Let's talk about Heinen's goal real quick. David Krejci grabbed the puck out of midair, took a couple strides with it and tossed it to himself in the neutral zone to spring an odd-man rush. That should have been whistled down immediately, and he should have been penalized for closing his hand on the puck. Here's a snippet of rule 67.2: "If he catches it and skates with it, either to avoid a check or to gain a territorial advantage over his opponent, a minor penalty shall be assessed" - and that's precisely what Krejci did with the puck.
"I thought their guy might have closed his hand on the puck and got around [Staal] in that regard," Peters said.
But all that being said, surrendering three goals at home in a span of 1:17 is certainly not a recipe for success.
"We gave them an opportunity with one," Faulk said. "They obviously smelled blood and took advantage of it."
And then the Hurricanes took a penalty, and Pastrnak scored his second of the game on the ensuing man advantage to give his team a 5-4 lead. He completed the hat trick in the waning minutes of the game - insult to injury at that juncture.
"It's beyond anger, to be honest," Williams said. "We've got thousands of Boston fans cheering for them when we're at home. That's a product of what's happening. It's beyond upsetting, but we've got to look at ourselves and know that we're responsible for what we've done to this point."
Three
Before the unfortunate chaos that was the final 10 minutes of the game, the Hurricanes played a game certainly worthy of two points. After being outshot 13-7 and outscored 1-0 by the Bruins in the first period, the Hurricanes outshot the Bruins 18-6 and hung three goals on them to take a 3-1 lead to the locker room after two.
A pair of power-play goals scored nearly 10 minutes apart gave the Hurricanes a 2-1 advantage, and it was Aho and Teravainen connecting on both.

The tying goal came just 2:10 into the second period, as Aho scored his 25th goal of the season on an impeccably placed wrist shot that found the far corner.
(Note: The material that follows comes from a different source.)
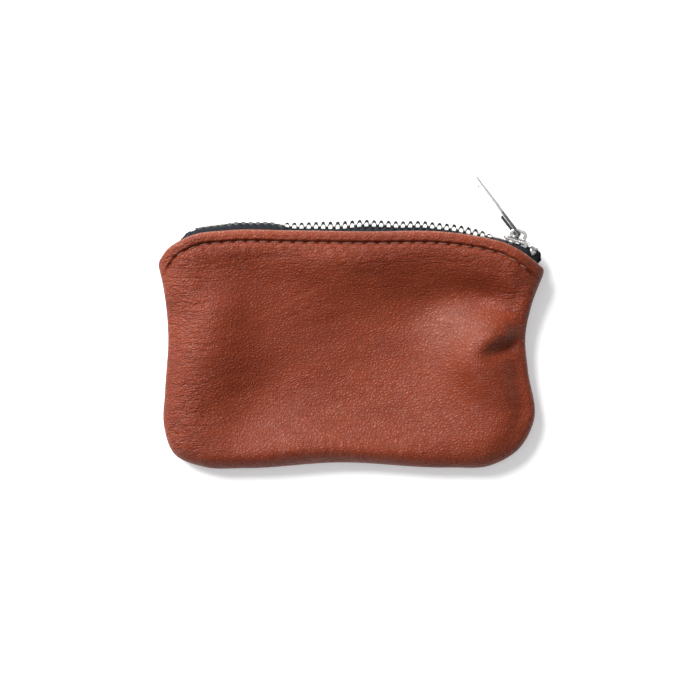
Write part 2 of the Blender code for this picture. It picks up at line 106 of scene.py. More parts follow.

It didn't appear on the scoresheet, but Elias Lindholm provided tremendous net-front presence stationed right in front of Tuukka Rask's eyes.
On the Canes' next power play, a 5-on-3 advantage, it was Aho dishing to Teravainen for the one-timer bomb.

Aho and Teravainen have now combined for 29 points (14g, 15a) in their last 16 games.
Four
The Canes increased their advantage to 3-1 in the final 90 seconds of the period after Lindholm won an offensive zone faceoff. Brock McGinn put a shot on net that leaked through Rask, and Williams won the race to the loose puck to bang it home.
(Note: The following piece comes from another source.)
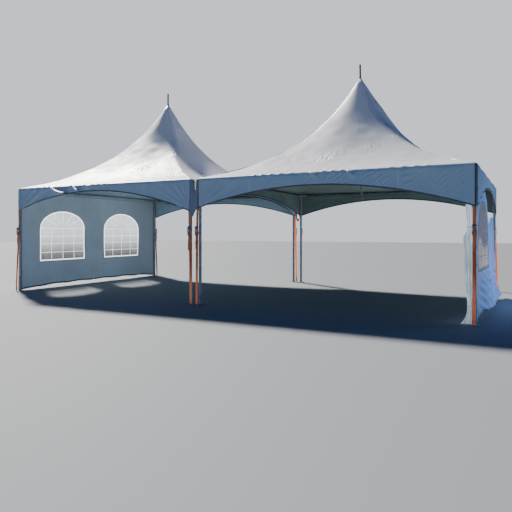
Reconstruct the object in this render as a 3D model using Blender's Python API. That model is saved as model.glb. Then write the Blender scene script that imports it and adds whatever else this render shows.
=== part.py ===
"""Marquee tent: two square high-peak frame tents side by side, with a rain gutter between them.

Metres, +Z up. The origin is on the ground at the middle of the pair. +X runs along the pair, and
the open front faces -Y. Each tent, called a bay here, has four tube legs on foot plates, four eave
tubes joined by corner fittings, crossed cables that carry a king pole, four roof panels with their
arched valances, and ratchet straps to ground stakes. The left bay has a window wall on its outer
side. The right bay's wall is half unhooked: it hangs slack, and the rest is bunched up by its leg.
"""

import math

import bmesh
import bpy
import numpy as np
from mathutils import Matrix, Vector

# Overall size of one bay, over its fabric
BAY_SIDE = 5.0
BAY_GAP = 0.14
EAVE_HEIGHT = 2.43
PEAK_RISE = 2.22
PROFILE_SWEEP = 2.03

# Fabric thicknesses, thicker than the real vinyl
CANVAS = 0.004
WALL_SHEET = 0.004
PANE_SHEET = 0.002

# The gap that stays between pieces that touch
CLEAR = 0.0003

# Valance: its lower edge is an arch from corner to corner
VALANCE_DROP = 0.60
ARCH_RISE = 0.41

# Frame tubes, corner fittings and foot plates
TUBE_RADIUS = 0.030
KNUCKLE_RADIUS = 0.033
FITTING_ARM = 0.16
LUG_REACH = 0.060
LUG_WIDTH = 0.012
LUG_HEIGHT = 0.040
LUG_DROP = 0.070
PLATE_SIDE = 0.15
PLATE_THICKNESS = 0.008
SOCKET_RADIUS = 0.032
SOCKET_HEIGHT = 0.060

# King pole, its cap and the crossed cables: its foot is below the eave, its shoulder below the
# peak, and its spike stands above the peak
POLE_RADIUS = 0.025
SPIKE_RADIUS = 0.019
POLE_FOOT_DROP = 0.28
POLE_SHOULDER_DROP = 0.35
SPIKE_RISE = 0.33
CUP_RADIUS = 0.045
CUP_HEIGHT = 0.050
CABLE_RADIUS = 0.005

# Rain gutter between the bays, by how far each part of it is below the eave
GUTTER_LIP_DROP = 0.02
GUTTER_SAG = 0.060
TONGUE_WIDTH = 0.180
TONGUE_SHOULDER_DROP = 0.53
TONGUE_TIP_DROP = 0.735
TONGUE_TIP_WIDTH = 0.020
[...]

In the first minute of the third period, Lindholm raced down the ice shorthanded and was stopped by Rask, but McGinn was there to clean up the rebound to make it a 4-1 game.

"You look at the first 50 minutes of that game and how we played, answered the bell, battled and got out to a 4-1 lead. It wasn't a fluke," Williams said. "We obviously don't have that mindset to say enough is enough."
Five
So, what's next? The Hurricanes have plenty of time to let this one stew with the next game on the schedule set for Saturday.
"I'm very stunned right now, so reflection is kind of tough," Williams said.
"A few too many times where we've had situations that we've had to say, 'How do we regroup from this?'" Faulk said. "Besides the cliché answer of taking time off, coming back ready to go and putting in the work, I don't really have much for you."
Up Next
Three days will pass before the Hurricanes play their next game, a Saturday night Metropolitan Division match-up with the Philadelphia Flyers at home.